Hot carriers in action: multimodal photocatalysis on Au@SnO2 core–shell nanoparticles

Abstract

Metal–semiconductor hybrid heteronanostructures exhibit intriguing multimodal photocatalytic behaviors dictated by multiple types of photoexcited charge carriers with distinct energy distribution profiles, excited-state lifetimes, and interfacial transfer dynamics. Here we take full advantage of the optical tunability offered by Au@SnO₂ core–shell nanoparticles to systematically tune the frequencies of plasmonic electron oscillations in the visible and near-infrared over a broad spectral range well-below the energy thresholds for the interband transitions of Au and the excitonic excitations of SnO₂. Employing Au@SnO₂ core–shell nanoparticles as an optically tunable photocatalyst, we have been able to create energetic hot carriers exploitable for photocatalysis by selectively exciting the plasmonic intraband transitions and the d → sp interband transitions in the Au cores at energies below the band gap of the SnO₂ shells.
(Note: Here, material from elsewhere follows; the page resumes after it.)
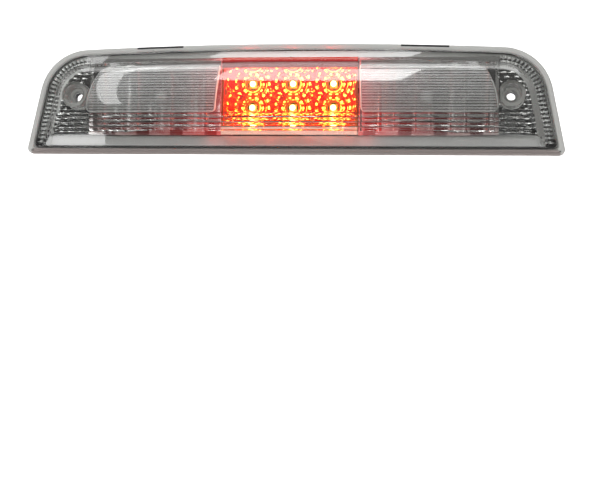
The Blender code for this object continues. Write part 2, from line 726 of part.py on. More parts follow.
def make_leds(parts, cutters):
    """Six red LEDs: a square package with a domed lens, sharing one mesh."""
    front, back = BOARD_FRONT - LED_HEIGHT, BOARD_FRONT - GAP
    package = box(bmesh.new(), (-LED_HALF, front, -LED_HALF), (LED_HALF, back, LED_HALF))
    first = object_from(package, "led_1", parts, "red_led")
    base = front + LED_DOME / 4
    profile = [(0.0, base), (LED_DOME, base)]
    for step in range(4):
        angle = math.pi / 2 * step / 4
        profile.append((LED_DOME * math.cos(angle), front - LED_DOME * math.sin(angle)))
    profile.append((0.0, front - LED_DOME))
    for number, (x, z) in enumerate(led_places(), 1):
        led = first
        if number > 1:
            led = copy_of(first, f"led_{number}", parts, (0, 0, 0))
        led.location = (x, 0.0, z)
        dome = turned(profile, f"led_dome_filler_{number}", cutters, steps=SMALL_ROUND)
        dome.location = led.location
        boolean(led, dome, "UNION")


def make_board_parts(parts):
    """What is soldered or screwed to the board's back."""
    back = BOARD_FRONT + BOARD_THICKNESS + GAP
    for side, label in ((-1, "left"), (1, "right")):
        bm = box(bmesh.new(), (-3.2 * MM, back, -1.6 * MM), (3.2 * MM, back + 1.2 * MM, 1.6 * MM))
        resistor = object_from(bm, label + "_resistor", parts, "ceramic")
        resistor.location = (side * RESISTOR_X, 0.0, RESISTOR_Z)
    bm = box(bmesh.new(), (-2.5 * MM, back, -1.8 * MM), (2.5 * MM, back + 2.2 * MM, 1.8 * MM))
    object_from(bm, "protection_diode", parts, "black_plastic").location = (0.0, 0.0, DIODE_Z)
    head, tip = BOARD_FRONT - GAP, TUB_FLOOR - 3 * MM
    dome = ((0.0, head - 1.8 * MM), (1.8 * MM, head - 1.5 * MM), (2.6 * MM, head - 0.6 * MM), (2.6 * MM, head))
    profile = dome + ((0.7 * MM, head), (0.7 * MM, tip), (0.0, tip + 0.6 * MM))
    for side, label in ((-1, "left"), (1, "right")):
        screw = turned(profile, label + "_board_screw", parts, "steel", SMALL_ROUND)
        screw.location = (side * BOARD_SCREW_X, 0.0, BOARD_SCREW_Z)


def make_connector(parts, cutters):
    """The LED board's plug header, which looks out through the housing's back."""
    front, wide, tall = BOARD_FRONT + BOARD_THICKNESS + GAP, HEADER_HALF_WIDTH, HEADER_HALF_HEIGHT
    inner_x, inner_z = wide - SHROUD_WALL, tall - SHROUD_WALL
    bm = box(bmesh.new(), (-wide, front, CONNECTOR_Z - tall), (wide, HEADER_BACK, CONNECTOR_Z + tall))
    header = object_from(bm, "led_connector_header", parts, "black_plastic")
    cavity = box(bmesh.new(), (-inner_x, HEADER_FLOOR, CONNECTOR_Z - inner_z),
                 (inner_x, HEADER_BACK + OVERCUT, CONNECTOR_Z + inner_z))
    boolean(header, object_from(cavity, "header_cutter", cutters))
    for number, x in enumerate((-PIN_X, PIN_X), 1):
        low, high = (-0.9 * MM, front - OVERCUT, -0.9 * MM), (0.9 * MM, HEADER_FLOOR + OVERCUT, 0.9 * MM)
        hole = box(bmesh.new(), low, high)
        cutter = object_from(hole, f"pin_cutter_{number}", cutters)
        cutter.location = (x, 0.0, CONNECTOR_Z)
        boolean(header, cutter)
        pin = box(bmesh.new(), (-0.5 * MM, front, -0.5 * MM), (0.5 * MM, HEADER_FLOOR + 3.0 * MM, 0.5 * MM))
        object_from(pin, f"header_pin_{number}", parts, "brass").location = (x, 0.0, CONNECTOR_Z)


def make_vent(parts):
    """A breather cap: a stem in the housing's hole and a mushroom head."""
    inside, out = TUB_FLOOR - 1.5 * MM, TUB_FLOOR + WALL
    profile = ((0.0, inside), (VENT_STEM, inside), (VENT_STEM, out + GAP), (VENT_HEAD, out + GAP),
               (VENT_HEAD, out + 2.5 * MM), (VENT_HEAD - 1 * MM, out + 3.5 * MM), (0.0, out + 3.5 * MM))
    vent = turned(profile, "breather_cap", parts, "rubber", 16)
    vent.location = (VENT_X, 0.0, VENT_Z)


def bulb_profile(base, dome_y):
    """The bulb's wedge base, its glass wall and its round end."""
    points = [(0.0, base), (BULB_RADIUS - 0.2 * MM, base), (BULB_RADIUS, base - 10.2 * MM)]
    for step in range(5):
        angle = math.pi / 2 * step / 5
        points.append((BULB_RADIUS * math.cos(angle), dome_y - BULB_RADIUS * math.sin(angle)))
    return points + [(0.0, dome_y - BULB_RADIUS)]


def make_socket(side, label, parts, cutters):
    """A twist-lock bulb socket with its seal, bulb and blades, all parented to the axis that it turns on."""
    axis = bpy.data.objects.new(label + "_socket_axis", None)
    axis.location = (side * SOCKET_X, 0.0, SOCKET_Z)
    parts.objects.link(axis)
    out = TUB_FLOOR + WALL
    disc_front = out + 2.2 * MM
    disc_back = disc_front + DISC_THICKNESS
    shroud_back = disc_back + SHROUD_DEPTH
    nose = TUB_FLOOR - NOSE_REACH
    profile = ((0.0, nose), (SOCKET_RADIUS, nose), (SOCKET_RADIUS, disc_front), (DISC_RADIUS, disc_front),
               (DISC_RADIUS, disc_back), (0.0, disc_back))
    socket = turned(profile, label + "_bulb_socket", parts, "black_plastic")
    wide, tall = SHROUD_HALF_WIDTH, SHROUD_HALF_HEIGHT
    shroud = box(bmesh.new(), (-wide, disc_back - OVERCUT, -tall), (wide, shroud_back, tall))
    fillers = [object_from(shroud, label + "_shroud_filler", cutters)]
    lug_back = TUB_FLOOR - GAP
    for number, angle in enumerate(lug_angles(), 1):
        lug_front = lug_back - LUG_THICKNESS
        lug = radial_block(SOCKET_RADIUS - 1 * MM, LUG_REACH, lug_front, lug_back, angle, LUG_WIDTH)
        fillers.append(object_from(lug, f"{label}_lug_filler_{number}", cutters))
    for filler in fillers:
        boolean(socket, filler, "UNION")
    pocket = cylinder(POCKET_RADIUS, nose - OVERCUT, nose + POCKET_DEPTH)
    inner_x, inner_z = wide - SHROUD_WALL, tall - SHROUD_WALL
    low, high = (-inner_x, disc_back + 0.5 * MM, -inner_z), (inner_x, shroud_back + OVERCUT, inner_z)
    cavity = box(bmesh.new(), low, high)
    cuts = [object_from(pocket, label + "_pocket_cutter", cutters)]
    cuts.append(object_from(cavity, label + "_shroud_cutter", cutters))
    thin, tall = BLADE_THICKNESS / 2, BLADE_WIDTH / 2
    blade_front, blade_back = nose + POCKET_DEPTH + 0.4 * MM, disc_back + NOSE_REACH
    for number, x in enumerate((-BLADE_X, BLADE_X), 1):
        slot = box(bmesh.new(), (x - thin - BLADE_GAP, nose + 6.0 * MM, -tall - BLADE_GAP),
                   (x + thin + BLADE_GAP, disc_back + OVERCUT, tall + BLADE_GAP))
        cuts.append(object_from(slot, f"{label}_blade_cutter_{number}", cutters))
        blade = box(bmesh.new(), (x - thin, blade_front, -tall), (x + thin, blade_back, tall))
        blade_obj = object_from(blade, f"{label}_socket_blade_{number}", parts, "brass")
        blade_obj.parent = axis
    for cutter in cuts:
        boolean(socket, cutter)
    section = ring_section(SEAL_INNER, SEAL_OUTER, out + GAP, disc_front - GAP)
    seal = turned(section, label + "_socket_seal", parts, "rubber")
    profile = bulb_profile(nose + POCKET_DEPTH - GAP, nose - BULB_LENGTH)
    bulb = turned(profile, label + "_bulb", parts, "glass", 16)
    for obj in [socket, seal, bulb, *fillers, *cuts]:
        obj.parent = axis


def main():
    clear_scene()
    parts = make_collection("third_brake_light")
    cutters = make_collection("cutters")
    make_lens(parts, cutters)
    make_housing(parts, cutters)
    make_gasket(parts, cutters)
    make_sleeves(parts)
    make_led_reflector(parts, cutters)
    make_led_board(parts, cutters)
    make_leds(parts, cutters)
    make_board_parts(parts)
    make_connector(parts, cutters)
    make_vent(parts)
    for side, label in ((-1, "left"), (1, "right")):
        make_cargo_optic(side, label, parts)
        make_cargo_reflector(side, label, parts, cutters)
        make_end_trim(side, label, parts, cutters)
        make_socket(side, label, parts, cutters)


main()
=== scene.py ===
"""Looks of the third brake light: clear lens, ribbed optics, chrome reflectors and lit red LEDs.

Same frame as the CAD part, in metres: X runs along the lamp, the lens faces -Y and +Z is up.
"""

import math

import bmesh
import bpy
import numpy as np
from mathutils import Matrix, Vector


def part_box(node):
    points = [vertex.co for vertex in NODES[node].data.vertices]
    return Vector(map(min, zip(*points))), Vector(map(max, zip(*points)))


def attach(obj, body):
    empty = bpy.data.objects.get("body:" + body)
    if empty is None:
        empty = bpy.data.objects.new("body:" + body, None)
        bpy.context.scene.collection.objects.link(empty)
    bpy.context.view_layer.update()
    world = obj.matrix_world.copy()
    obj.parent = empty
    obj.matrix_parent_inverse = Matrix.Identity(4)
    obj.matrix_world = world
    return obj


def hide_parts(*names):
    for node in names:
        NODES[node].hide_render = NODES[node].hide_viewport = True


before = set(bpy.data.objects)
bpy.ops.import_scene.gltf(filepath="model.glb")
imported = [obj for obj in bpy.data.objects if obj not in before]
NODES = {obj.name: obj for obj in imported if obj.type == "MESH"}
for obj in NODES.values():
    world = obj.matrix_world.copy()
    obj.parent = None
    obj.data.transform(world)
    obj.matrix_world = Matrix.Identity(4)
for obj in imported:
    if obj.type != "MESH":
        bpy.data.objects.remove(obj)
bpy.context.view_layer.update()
MM = 0.001

# Outline of the lens rim, as in the part.
HALF_WIDTH = 196.0 * MM
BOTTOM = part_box("outer_lens")[0].z
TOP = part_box("outer_lens")[1].z
SIDE_SLOPE = 0.205
CORNER_RADIUS = 37.0 * MM
FOOT_RADIUS = 3.8 * MM
FOOT_LEAST = 0.5 * MM
FOOT_GROWTH = 0.7
TOP_ARCH_RADIUS = 3430.0 * MM
ARCH_Z = TOP - TOP_ARCH_RADIUS
RIM_FRONT = -9.0 * MM

# The lens face, as in the part.
LENS_THICKNESS = 2.2 * MM
RIM_WIDTH = 4.6 * MM
BULGE = 15.0 * MM
BULGE_LOW_POWER = 0.6
BULGE_FADE = 0.25
UNDERSIDE_STEP = 0.6 * MM
SHOULDER_START = 12.0 * MM
SHOULDER_SLOPE = 0.2
SHOULDER_RISE = 14.5 * MM
SHOULDER_RUN = 9.0 * MM
BLEND = 3.0 * MM

# How finely the outline and the turned pieces are divided. The lens's ribbed lower part has finer rows.
ARC_STEPS = 14
EDGE_STEPS = 150
FINE_SHARE, FINE_STEPS, PLAIN_STEPS = 0.3, 60, 30
FINE_SHARES = np.linspace(0, FINE_SHARE, FINE_STEPS + 1)
PLAIN_SHARES = np.linspace(FINE_SHARE, 1, PLAIN_STEPS + 1)
SIDE_SHARES = np.concatenate([FINE_SHARES, PLAIN_SHARES[1:]])
SIDE_STEPS = FINE_STEPS + PLAIN_STEPS
ROUND = 48


# ---------------- outline


def lerp(first, second, share):
    return (first[0] + (second[0] - first[0]) * share, first[1] + (second[1] - first[1]) * share)


def spread(share):
    """A share of an edge that packs points closer towards both ends."""
    return 0.35 * share + 0.65 * (0.5 - 0.5 * math.cos(math.pi * share))


def arc(centre, radius, start, end, steps=ARC_STEPS):
    angles = np.linspace(start, end, steps + 1)
    return [(centre[0] + radius * math.cos(a), centre[1] + radius * math.sin(a)) for a in angles]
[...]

Using photocatalytic mineralization of organic dye molecules as model reactions, we show that the interband and plasmonic intraband hot carriers exhibit drastically distinct photocatalytic behaviors in terms of charge transfer pathways, excitation power dependence, and apparent photonic efficiencies. The insights gained from this work form an important knowledge foundation guiding the rational optimization of hot carrier-driven chemical transformations on nanostructured metal–semiconductor hybrid photocatalysts.